• _Your instructions_: Set down, please, exactly the lines below that run from the line with "record = json.load(file)" to the line with "return np.column_stack([x *", both lines included.
***
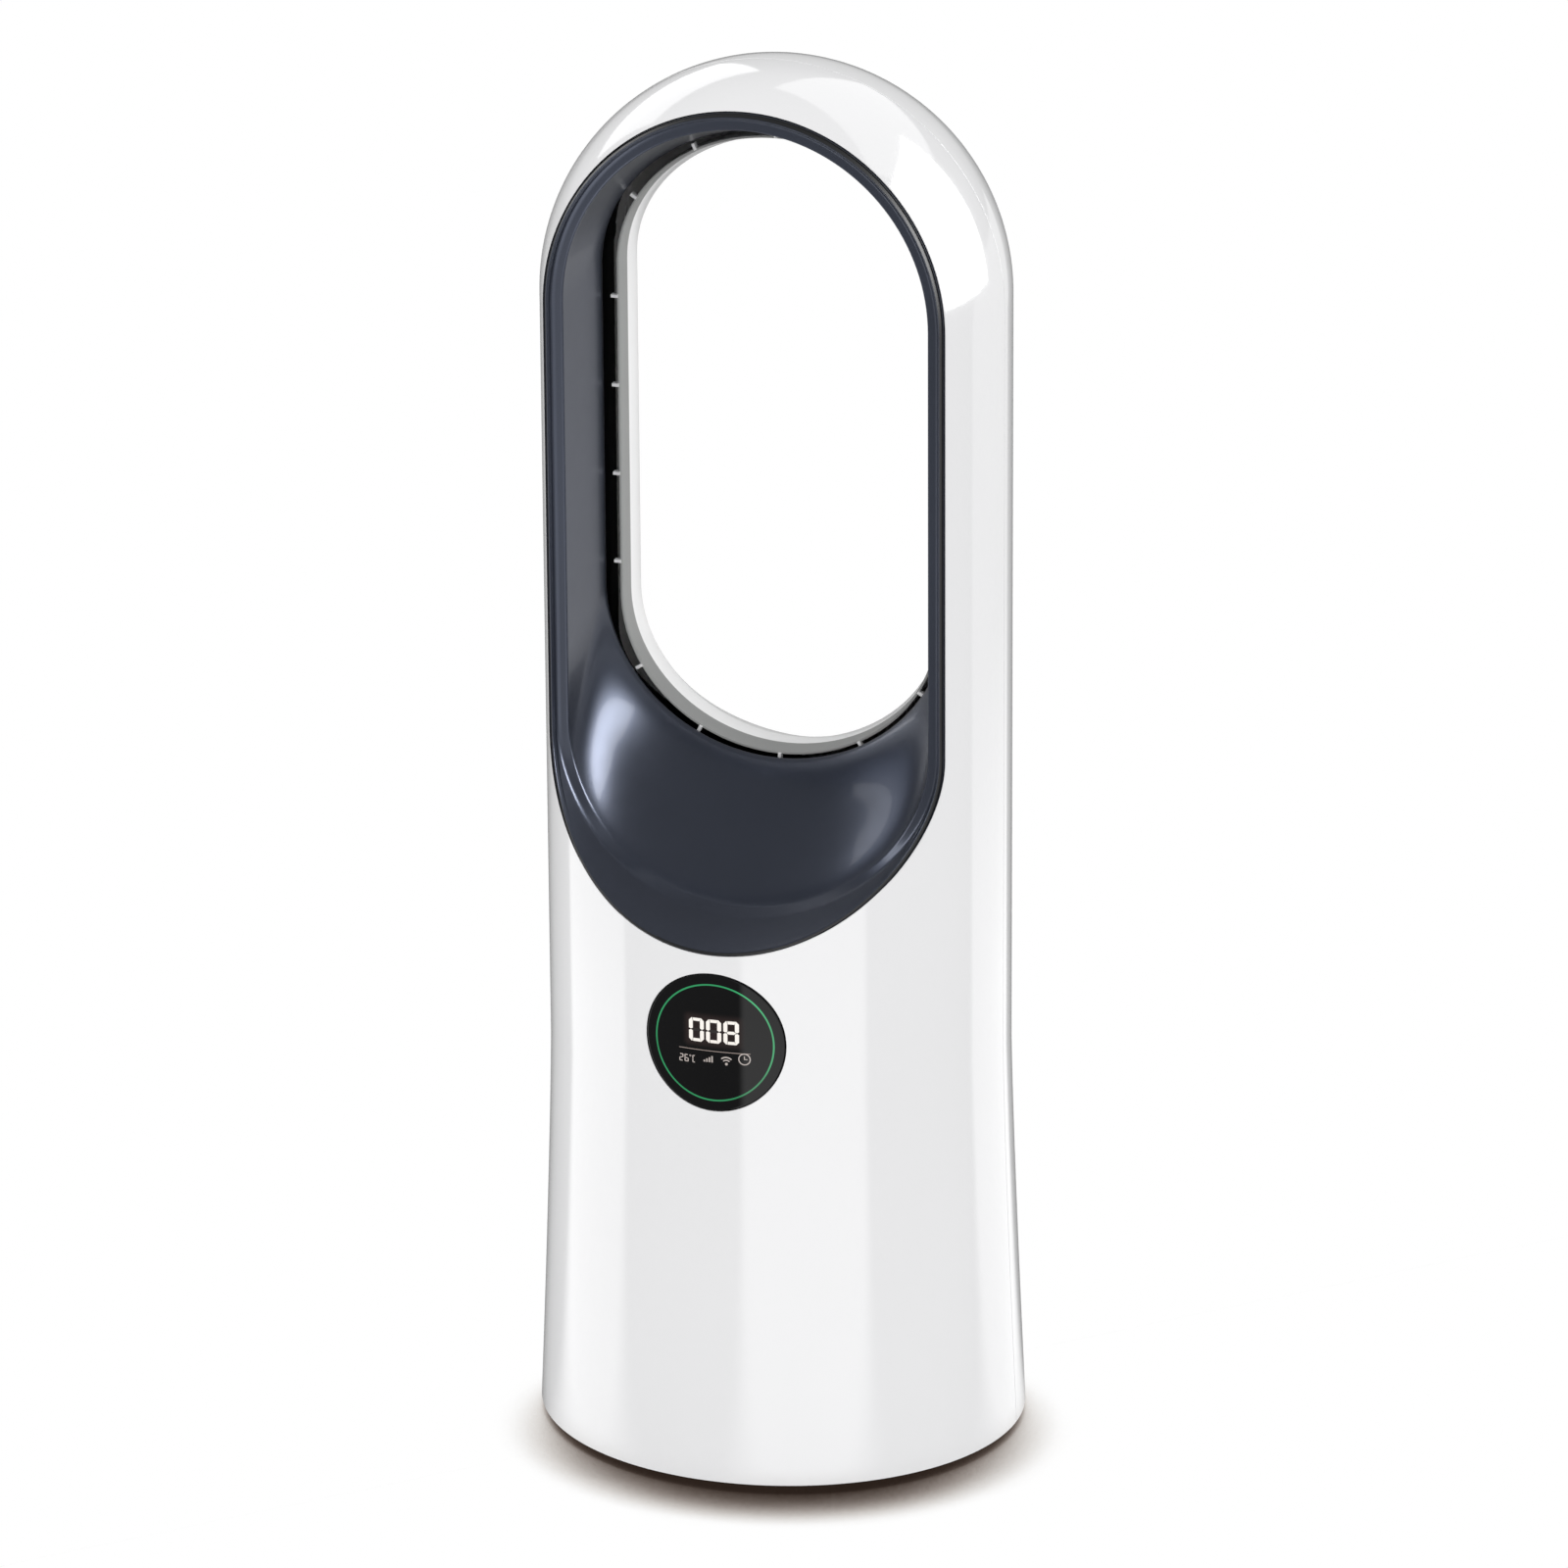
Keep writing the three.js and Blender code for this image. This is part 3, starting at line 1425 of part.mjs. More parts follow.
function buildDeck() {
  const deck = new THREE.Group();
  place(deck, 'turntable_deck', turntableDeck(), plasticBlack);
  place(deck, 'spindle_bush', spindleBush(), brass);
  place(deck, 'retaining_washer', retainingWasher(), steel);
  place(deck, 'retaining_clip', retainingClip(), steel);
  place(deck, 'power_board', powerBoard(), boardGreen, powerBoardX);
  place(deck, 'air_sensor', airSensor(), plasticBlack, sensorX);
  place(deck, 'power_inlet', powerInlet(), plasticBlack);
  const shellScrew = screw(deckThickness + shellBossHeight / 2);
  [...shellBossPlaces(true), ...shellBossPlaces(false)].forEach(([x, y], i) => {
    place(deck, `shell_screw_${i + 1}`, shellScrew, steel, x, y, deckBottom - fit);
  });
  return deck;
}

function buildBlower() {
  const blower = new THREE.Group();
  place(blower, 'bulkhead', bulkhead(), plasticGrey);
  place(blower, 'inlet_bellmouth', inletBellmouth(), plasticBlack);
  place(blower, 'blower_casing', blowerCasing(), plasticGrey);
  mountPlaces.forEach(([x, y], i) => {
    place(blower, `vibration_mount_${i + 1}`, vibrationMount(), rubberBlack, x, y, casingBottom);
  });
  place(blower, 'impeller', impeller(), plasticBlack);
  place(blower, 'motor_shaft', motorShaft(), steel);
  place(blower, 'impeller_nut', impellerNut(), brass);
  place(blower, 'shaft_bearing', shaftBearing(), steel);
  place(blower, 'diffuser', diffuser(), plasticGrey);
  place(blower, 'blower_motor', blowerMotor(), aluminium);
  place(blower, 'motor_isolator', motorIsolator(), rubberBlack);
  place(blower, 'motor_cap', motorCap(), plasticGrey);
  return blower;
}

function buildIntake() {
  const intake = new THREE.Group();
  place(intake, 'intake_cover', intakeCover(), shellWhite);
  place(intake, 'filter_frame', filterFrame(), plasticGrey);
  place(intake, 'filter_media', filterMedia(), filterPaper);
  return intake;
}

function buildDisplay() {
  const display = new THREE.Group();
  place(display, 'display_lens', displayLens(), lensBlack);
  place(display, 'light_ring', lightRing(), lightGreen);
  place(display, 'digit_module', digitModule(), plasticGrey);
  place(display, 'display_board', displayBoard(), boardGreen);
  place(display, 'display_housing', displayHousing(), plasticBlack);
  place(display, 'display_cable', displayCable(), rubberBlack);
  return display;
}

function buildOuter() {
  const outer = new THREE.Group();
  place(outer, 'front_shell', frontShell(), shellWhite);
  place(outer, 'rear_shell', rearShell(), shellWhite);
  place(outer, 'throat_liner', throatLiner(), slate);
  place(outer, 'nozzle_ring', nozzleRing(), ringWhite);
  place(outer, 'nozzle_seal', nozzleSeal(), rubberBlack);
  return outer;
}

fan.add(
  buildBase(),
  buildSwivelDrive(),
  buildDeck(),
  buildBlower(),
  buildIntake(),
  buildDisplay(),
  buildOuter(),
);

export default fan;
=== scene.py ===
import json
import math

import bmesh
import bpy
import numpy as np
from mathutils import Matrix, Vector
from mathutils.geometry import delaunay_2d_cdt


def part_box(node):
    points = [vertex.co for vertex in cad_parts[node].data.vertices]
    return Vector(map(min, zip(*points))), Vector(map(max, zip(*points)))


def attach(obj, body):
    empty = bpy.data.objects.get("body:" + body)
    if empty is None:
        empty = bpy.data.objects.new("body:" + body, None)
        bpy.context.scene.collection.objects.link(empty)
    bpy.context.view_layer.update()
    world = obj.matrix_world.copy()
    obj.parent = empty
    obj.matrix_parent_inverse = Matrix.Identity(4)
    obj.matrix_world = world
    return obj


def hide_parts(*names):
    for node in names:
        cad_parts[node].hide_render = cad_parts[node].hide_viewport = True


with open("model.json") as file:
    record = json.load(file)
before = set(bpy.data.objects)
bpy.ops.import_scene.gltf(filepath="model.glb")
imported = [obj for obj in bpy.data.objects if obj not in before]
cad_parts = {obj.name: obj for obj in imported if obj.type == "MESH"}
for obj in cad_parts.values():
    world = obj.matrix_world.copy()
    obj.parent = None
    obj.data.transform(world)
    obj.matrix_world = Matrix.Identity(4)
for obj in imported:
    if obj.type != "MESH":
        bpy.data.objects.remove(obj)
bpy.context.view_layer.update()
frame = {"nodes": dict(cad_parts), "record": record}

# Lengths in this file are in millimetres until a mesh is made. +Z is up and the front faces -Y.
MM = 0.001

# ---------------------------------------------------------------- the fan's driving sizes
HALF_WIDTH = 100.0
HALF_DEPTH = 93.4
HEIGHT = 607.0
DOME_Z = HEIGHT - HALF_WIDTH
DEPTH_SCALE = HALF_DEPTH / HALF_WIDTH
FLARE_WIDTH = 6.7
FLARE_HEIGHT = 175.0
FLARE_CURVE = 1.25
SHELL_BOTTOM = 4.0
SHELL_WALL = 2.5
FIT = 0.3
SEAM_HALF_GAP = 0.15
DISPLAY_Z = 203.1
LENS_RADIUS = 30.7


def body_radius(z):
    share = np.clip((FLARE_HEIGHT - np.asarray(z, float)) / FLARE_HEIGHT, 0, None)
    return HALF_WIDTH + FLARE_WIDTH * share ** FLARE_CURVE


def surface_depth(x, z):
    rise = np.clip(z - DOME_Z, 0, None)
    share = 1 - (x / body_radius(z)) ** 2 - (rise / HALF_WIDTH) ** 2
    return DEPTH_SCALE * body_radius(z) * np.sqrt(np.clip(share, 0, None))


# ---------------------------------------------------------------- the capsule laid flat
# A point (u, v) of the plane is a place on the capsule's front: v is the height on the straight part, and
# the distance from the middle line, over ARC, is the angle that the surface has turned through.
ARC = 100.0


def to_plane(points, inset=0.0):
    x, z = np.asarray(points, float).T
    rise = np.clip(z - DOME_Z, 0, None)
    radius = body_radius(z) - inset
    out = np.hypot(x, rise)
    angle = np.arcsin(np.clip(out / radius, 0, 1))
    scale = np.where(out > 1e-9, ARC * angle / np.maximum(out, 1e-9), ARC / radius)
    return np.column_stack([x * scale, np.where(rise > 0, DOME_Z + rise * scale, z)])


def from_plane(points, inset=0.0):
    u, v = np.asarray(points, float).T
    rise = np.clip(v - DOME_Z, 0, None)
    radius = body_radius(v) - inset
    out = np.hypot(u, rise)
    angle = out / ARC
    scale = np.where(out > 1e-9, radius * np.sin(angle) / np.maximum(out, 1e-9), radius / ARC)
    z = np.where(rise > 0, DOME_Z + rise * scale, v)
    return np.column_stack([u * scale, -DEPTH_SCALE * radius * np.cos(angle), z])


def surface_normals(points):
    x, y, z = points.T
    rise = np.clip(z - DOME_Z, 0, None)
    step = 0.01
    slope = (body_radius(z + step) - body_radius(z - step)) / (2 * step)
    normals = np.column_stack([x, y / DEPTH_SCALE ** 2, np.where(rise > 0, rise, -body_radius(z) * slope)])
    return normals / np.linalg.norm(normals, axis=1)[:, None]


# ---------------------------------------------------------------- loops
def oval(half_width, top_centre, top_radius, bottom_centre, bottom_radius):
    return np.array([half_width, top_centre, top_radius, bottom_centre, bottom_radius], float)


def grown(shape, by):
    return shape + np.array([by, 0, by, 0, by])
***
• _Response_:
    record = json.load(file)
before = set(bpy.data.objects)
bpy.ops.import_scene.gltf(filepath="model.glb")
imported = [obj for obj in bpy.data.objects if obj not in before]
cad_parts = {obj.name: obj for obj in imported if obj.type == "MESH"}
for obj in cad_parts.values():
    world = obj.matrix_world.copy()
    obj.parent = None
    obj.data.transform(world)
    obj.matrix_world = Matrix.Identity(4)
for obj in imported:
    if obj.type != "MESH":
        bpy.data.objects.remove(obj)
bpy.context.view_layer.update()
frame = {"nodes": dict(cad_parts), "record": record}

# Lengths in this file are in millimetres until a mesh is made. +Z is up and the front faces -Y.
MM = 0.001

# ---------------------------------------------------------------- the fan's driving sizes
HALF_WIDTH = 100.0
HALF_DEPTH = 93.4
HEIGHT = 607.0
DOME_Z = HEIGHT - HALF_WIDTH
DEPTH_SCALE = HALF_DEPTH / HALF_WIDTH
FLARE_WIDTH = 6.7
FLARE_HEIGHT = 175.0
FLARE_CURVE = 1.25
SHELL_BOTTOM = 4.0
SHELL_WALL = 2.5
FIT = 0.3
SEAM_HALF_GAP = 0.15
DISPLAY_Z = 203.1
LENS_RADIUS = 30.7


def body_radius(z):
    share = np.clip((FLARE_HEIGHT - np.asarray(z, float)) / FLARE_HEIGHT, 0, None)
    return HALF_WIDTH + FLARE_WIDTH * share ** FLARE_CURVE


def surface_depth(x, z):
    rise = np.clip(z - DOME_Z, 0, None)
    share = 1 - (x / body_radius(z)) ** 2 - (rise / HALF_WIDTH) ** 2
    return DEPTH_SCALE * body_radius(z) * np.sqrt(np.clip(share, 0, None))


# ---------------------------------------------------------------- the capsule laid flat
# A point (u, v) of the plane is a place on the capsule's front: v is the height on the straight part, and
# the distance from the middle line, over ARC, is the angle that the surface has turned through.
ARC = 100.0


def to_plane(points, inset=0.0):
    x, z = np.asarray(points, float).T
    rise = np.clip(z - DOME_Z, 0, None)
    radius = body_radius(z) - inset
    out = np.hypot(x, rise)
    angle = np.arcsin(np.clip(out / radius, 0, 1))
    scale = np.where(out > 1e-9, ARC * angle / np.maximum(out, 1e-9), ARC / radius)
    return np.column_stack([x * scale, np.where(rise > 0, DOME_Z + rise * scale, z)])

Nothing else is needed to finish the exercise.